20. The FTTJ accepted at paragraph [51] that some of the comments on Facebook amounted to criticism of President Buhari and his regime. At paragraph [53] the FTTJ considered his future activities concluding “even taking the appellant’s case at its highest, his social media offerings border on the trivial. It is very unlikely that someone in Nigeria with real power or influence would trouble himself / herself with what the appellant has published via social media. Additionally, there is no real correlation between the appellant’s evidenced activities and, for example, the activities of the people who the 2019 Amnesty International report records as having experienced persecutory ill treatment – the appellant’s profile is nowhere near that of the people referred to as persecuted in the 2019 report. And there is no good reason to think that the appellant will engage in political activities that are less trivial after his return to Nigeria.” The FTTJ continued to consider the Appellant’s activities culminating in him concluding at paragraph [67] “in essence, I agree with the points on page 2 of the RFRL that relate to the very significant obstacles test.” The FTTJ did not deal with this case either as a protection or a very serious harm claim.

21. The FTTJ considered the Appellant’s activities and based on his findings he did not find paragraph 276ADE HC 395 engaged. Thereafter the FTTJ considered the appeal outside the Rules and from the detailed reasoning from paragraph [73] onwards he found there were no exceptional circumstances.

22. The main thrust of this appeal was that the FTTJ had treated this as a protection/article 3 claim.
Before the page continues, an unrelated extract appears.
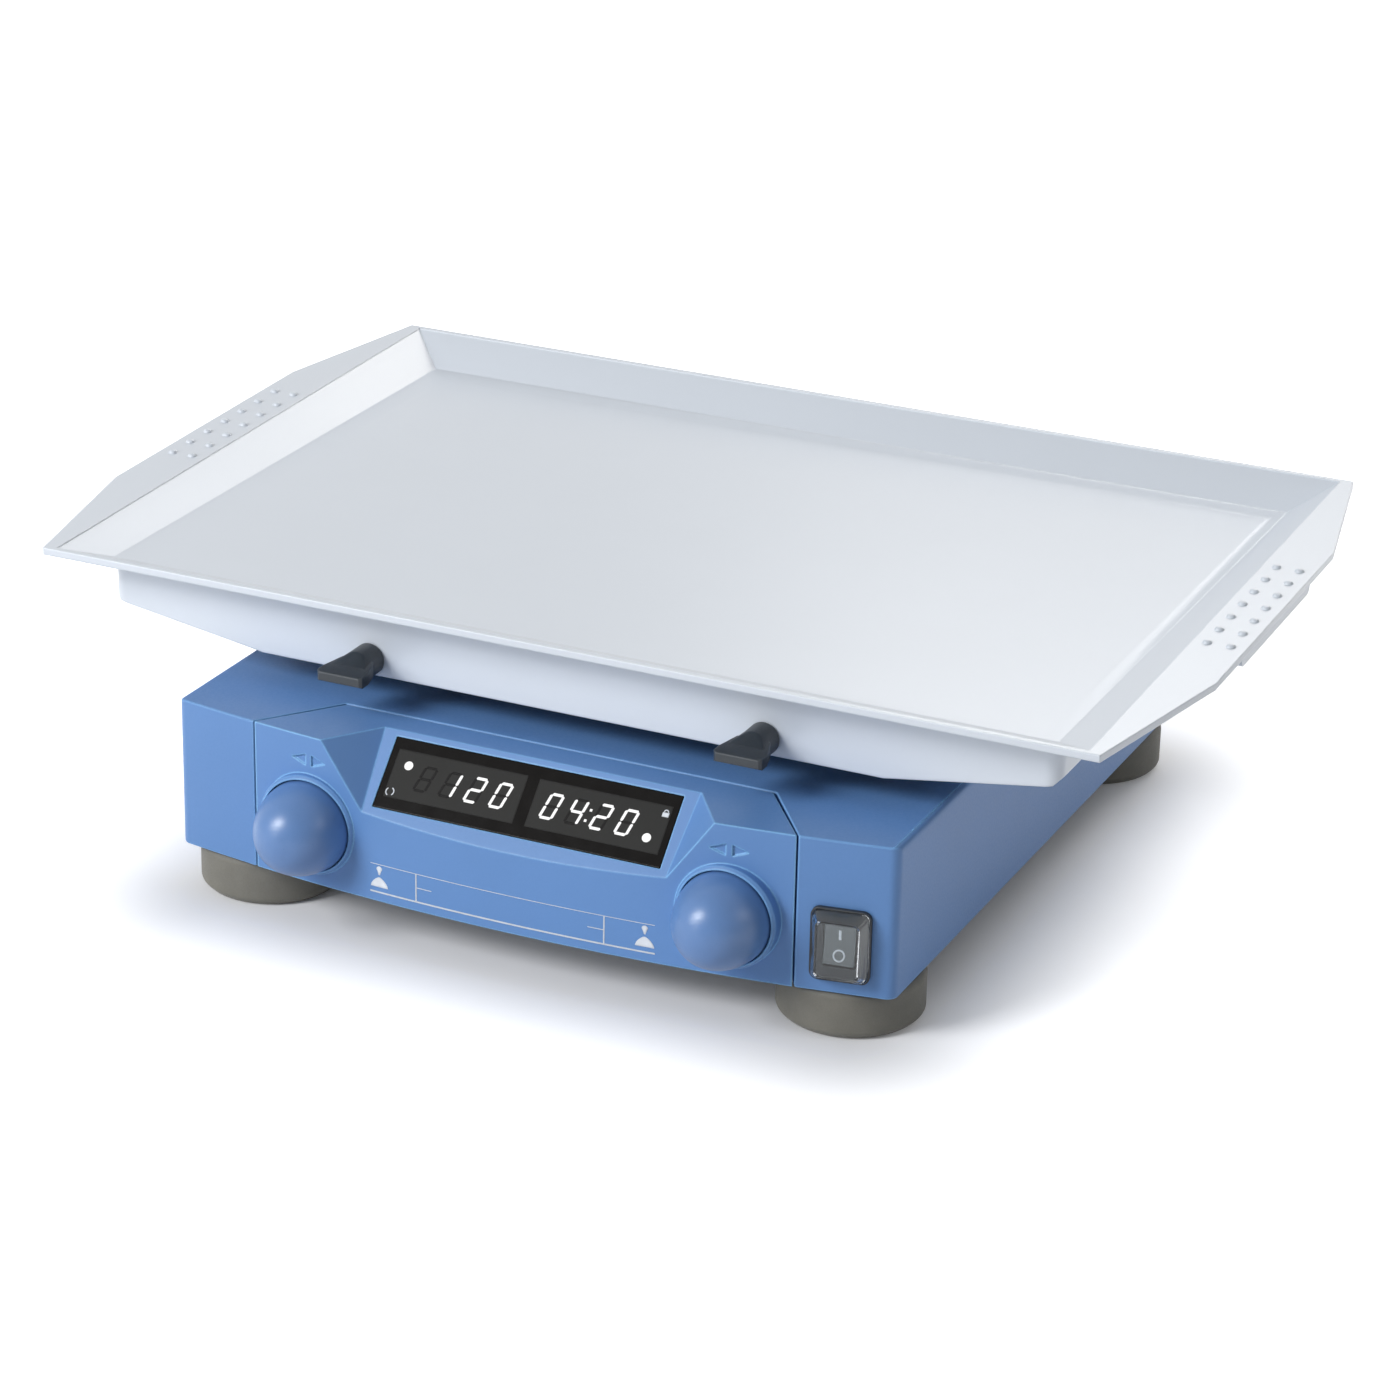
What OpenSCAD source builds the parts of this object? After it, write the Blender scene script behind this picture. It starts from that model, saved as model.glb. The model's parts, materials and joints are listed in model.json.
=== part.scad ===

23. Due to the way the claim was brought the FTTJ had to consider his fears, but he did this through an article 8/paragraph 276 ADE HC 395 claim and made no findings under either the Refugee Convention or Article 2 or 3 ECHR. All of the findings were properly open to the FTTJ and I reject all the grounds of appeal.

Notice of Decision

There is no error in law. The First-tier Tribunal’s decision shall stand, and the appeal is dismissed.